Ms. K. Sujatha Rao is an officer of Indian Administrative Service (Retired). She held important positions both in the Government of Andhra Pradesh and Government of India.

As Commissioner Institutional Finance, she was closely associated with financial aspects of several key projects in irrigation, education, health etc. She retired as Secretary, Ministry of Health and Family Welfare, Government of India in 2010.She represented India on the Board of the Global Fund, WHO, UNAIDS, to name a few. She is actively associated with several voluntary organizations working for the welfare of women and children particularly in rural areas.

Ms. Sujatha Rao is on the Board of the Company as Independent Director from 2015.

Sri.Vepa Kamesam is a former Deputy Governor of the Reserve Bank of India during 2001-03. He has over 37 years experience in banking industry. He held very senior positions in India and overseas branches of State Bank of India. He was Managing Director of SBI European Bank Plc., London, State Bank of Travancore and State Bank of India. He held the position of Managing Director of the Institute of Insurance and Risk Management (IIRM) during 2005 to 2013.

Sri Vepa Kamesam was inducted as Independent Director of the Company in 2010.

Sri. M.Gopalakrishnaiah is former General Manager of Andhra Bank. He was elevated as Executive Director of Bank of Maharashtra during 1992 -1997. During his career spanning over 37 years he held important positions in all facets of banking.

He is associated with the company as a Director since inception in 2007.

Sri M. Siva Rama Vara Prasad is the promoter of the company. He is a Metallurgical Engineer coming from an agriculture family. He started his career acquiring sick units and turning them into successful ventures. Later he moved to West Africa, where he acquired sick cement and steel companies and transformed them into viable and profitable ventures. Sri Prasad is the chief promoter and Chairperson of Prasaditya Group with headquarters in Hyderabad. He promoted over 35 companies operating in 16 countries across the globe.
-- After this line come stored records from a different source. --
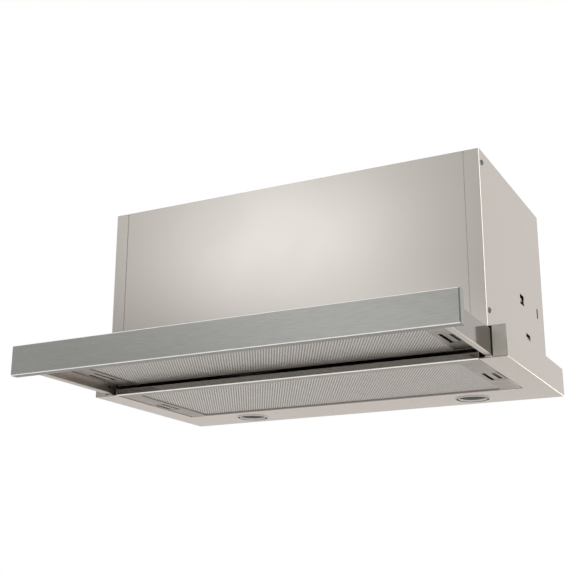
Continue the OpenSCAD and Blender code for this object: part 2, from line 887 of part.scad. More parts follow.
// Bezel with a flange under the base sheet, a tube through it and a ledge for the lens
module right_lamp_bezel() {
    tube_r = lens_r + plastic_t;
    color("#dcd9d4") in_frame() translate([lamp_x, lamp_y, 0]) difference() {
        union() {
            translate([0, 0, -bezel_drop]) cylinder(r1 = lamp_r - bezel_drop, r2 = lamp_r, h = bezel_drop);
            cylinder(r = tube_r, h = bezel_tube_h);
        }
        translate([0, 0, bezel_ledge_z + sheet_t]) cylinder(r = lens_r + press_gap, h = bezel_tube_h);
        translate([0, 0, -bezel_drop])
            cylinder(r1 = lens_r, r2 = lens_r - bezel_ledge_w, h = bezel_drop + bezel_ledge_z);
        translate([0, 0, -cut]) cylinder(r = lens_r - bezel_ledge_w, h = cut * 3);
    }
}

module left_lamp_bezel() {
    mirror([1, 0, 0]) right_lamp_bezel();
}

module right_lamp_lens() {
    color("#9e9e99") in_frame() translate([lamp_x, lamp_y, bezel_ledge_z + sheet_t])
        cylinder(r = lens_r, h = lens_t);
}

module left_lamp_lens() {
    mirror([1, 0, 0]) right_lamp_lens();
}

// Can over the lens that holds the light source and its heat sink ribs
module right_lamp_body() {
    tube_r = lens_r + plastic_t;
    color("#8f9193") in_frame() translate([lamp_x, lamp_y, 0]) difference() {
        translate([0, 0, bezel_tube_h]) cylinder(r = tube_r, h = lamp_h - bezel_tube_h);
        translate([0, 0, bezel_tube_h - cut])
            cylinder(r = tube_r - plastic_t, h = lamp_h - bezel_tube_h + cut - plastic_t * 3);
        for (share = lamp_rib_shares)
            bar([-tube_r, tube_r], [share * tube_r - plastic_t / 2, share * tube_r + plastic_t / 2],
                [lamp_h - plastic_t * 2, lamp_h + cut]);
    }
}

module left_lamp_body() {
    mirror([1, 0, 0]) right_lamp_body();
}

// Switch at the rear of the right runner, which the shut tray presses
module tray_switch() {
    color("#33353a") in_frame() difference() {
        bar([profile_out + profile_w / 2, cap_out - sheet_t], [switch_y, switch_y + switch_l],
            [switch_z, switch_z + switch_h]);
        translate([(profile_out + cap_out) / 2, switch_y - cut, base_h / 2])
            rotate([-90, 0, 0])
                cylinder(r = plunger_r + press_gap, h = cut + plunger_l + plunger_travel - plunger_reach);
    }
}

module switch_plunger() {
    color("#c8452f") in_frame()
        translate([(profile_out + cap_out) / 2, plunger_y, base_h / 2])
            rotate([-90, 0, 0]) cylinder(r = plunger_r, h = plunger_l);
}

// Ring of four walls between an outer and an inner rectangle
module ring(x, y, z, wall) {
    difference() {
        bar(x, y, z);
        bar([x[0] + wall, x[1] - wall], [y[0] + wall, y[1] - wall], [z[0] - cut, z[1] + cut]);
    }
}

// Folded frame of a filter cassette of a given depth, with its latches' windows and covers
module filter_frame(depth, latch_at) {
    difference() {
        union() {
            bar([-half_filter, half_filter], [0, depth], [0, sheet_t]);
            ring([-half_filter, half_filter], [0, depth], [0, filter_h], sheet_t);
            ring([-half_filter, half_filter], [0, depth], [filter_h - sheet_t, filter_h], filter_flange_w);
            ring([-half_mesh - sheet_t, half_mesh + sheet_t],
                 [front_border - sheet_t, depth - rear_border + sheet_t], [0, mesh_rise], sheet_t);
            both_sides()
                bar([latch_in - latch_travel - slide_gap, half_filter],
                    [latch_at - latch_l / 2 - wing_l * 2, latch_at + latch_l / 2 + wing_l * 2],
                    [latch_t + slide_gap, latch_t + slide_gap + latch_cover_t]);
        }
        bar([-half_mesh, half_mesh], [front_border, depth - rear_border], [-cut, mesh_rise]);
        along_x([-half_filter - cut, half_filter + cut]) {
            mirror([1, 1]) bend_off();
            translate([depth, 0]) mirror([0, 1]) bend_off();
        }
        both_sides() {
            along_y([-cut, depth + cut]) translate([half_filter, 0]) mirror([0, 1]) bend_off();
            bar([latch_in - latch_travel - slide_gap, half_filter - sheet_t],
                [latch_at - latch_l / 2 - latch_end_gap, latch_at + latch_l / 2 + latch_end_gap],
                [-cut, sheet_t + slide_gap]);
            bar([half_filter - sheet_t - slide_gap, half_filter + cut],
                [latch_at - tongue_w / 2 - slide_gap, latch_at + tongue_w / 2 + slide_gap],
                [tongue_z - slide_gap, latch_t + slide_gap]);
        }
    }
}

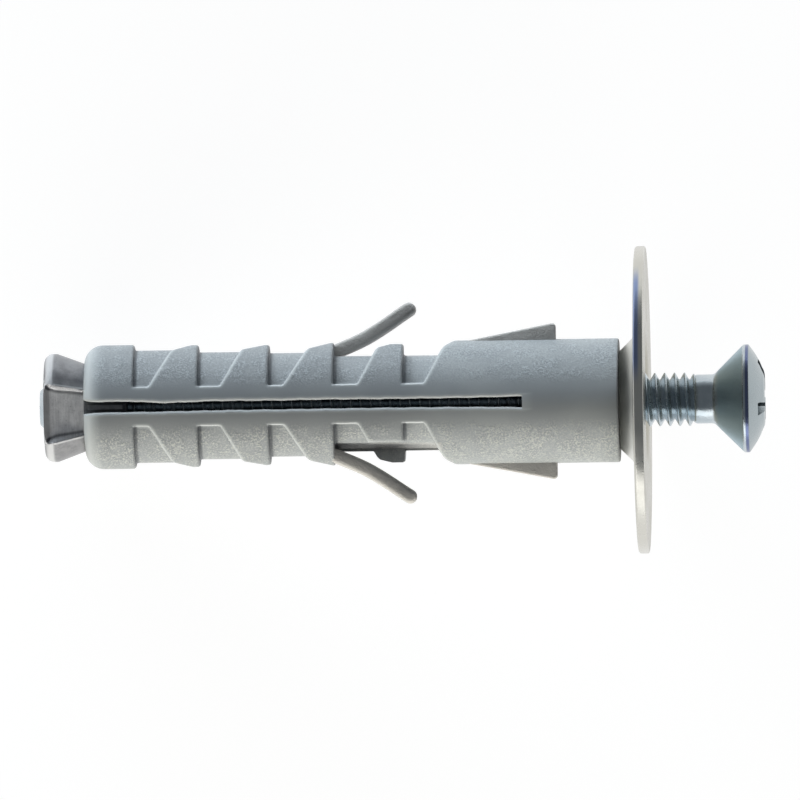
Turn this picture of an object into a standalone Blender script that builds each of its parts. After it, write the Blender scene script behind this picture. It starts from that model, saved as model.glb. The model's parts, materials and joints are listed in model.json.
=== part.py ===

He has interest in diversified sectors like cement, steel, power generation, chemicals, automobiles, international trading, software development, real estate, film studio, apparels and garments, etc. providing employment to over 20000 people in India and abroad.

Sri Prasad was awarded “The Most Successful and Innovative Entrepreneur” for the African Region in the year 1996 by UNIDO. He was conferred two awards “Pioneer in Skilling Africa 2017” and “Entrepreneur of the Year Award 2017” by the Associated Chamber of Commerce & Industry of India (Assocham) for being a pioneer in IndiaAfrica trade.

Dr. Pamidi Kotaiah is a former Executive Chairman and Managing Director of NABARD during 1990 to 1998. Prior to that he served at the Reserve Bank of India and Agricultural Refinance and Development Corporation in the senior positions from 1961. He has varied experience working with international institutions including the International Fund for Agricultural Development, Rome, Food and Agriculture Organisation of the United Nations and the World Bank.

He was a Member of the Narasimham Committee on Banking Sector Reforms,1998. In recognition of his services in agriculture and allied activities, he was awarded Honorary Degree of Doctorate of Letters by Andhra University in 1997.

He is on the Board of the Company since inception in 2007.

Vice President

SRI.K.V RAMAKRISHNA PRASAD

Sri. Ramakrishna Prasad is a legal professional with experience of four years as a practicing Advocate. Later he worked as a Law Officer in senior cadres in Banks for over 20 years. Before joining the company in 2016 he was with Kotak Mahindra Bank Limited as Zonal Head (Recovery).

Vice President & Chief Financial Officer

SRI.V.S.RANGA RAO

Sri. Ranga Rao is a Post graduate in Management and also a CAIIB. Mr. Rao joined Andhra Bank as a Probationary Officer in 1978 and served the bank for nearly 30 years. Mr. Rao is associated with PARAS since 2012 and is now heading Acquisitions, Finance and Operations departments.

 Advisor

SRI.CH.RAMA PRASAD

Sri. Ch. Rama Prasad is former General Manager of Andhra Bank, heading the recovery division of the bank for over three years. Post retirement in 2014, he took up the assignment at Citizen Co-operative Society as Managing Director & CEO. He joined PARAS as CEO in November, 2016.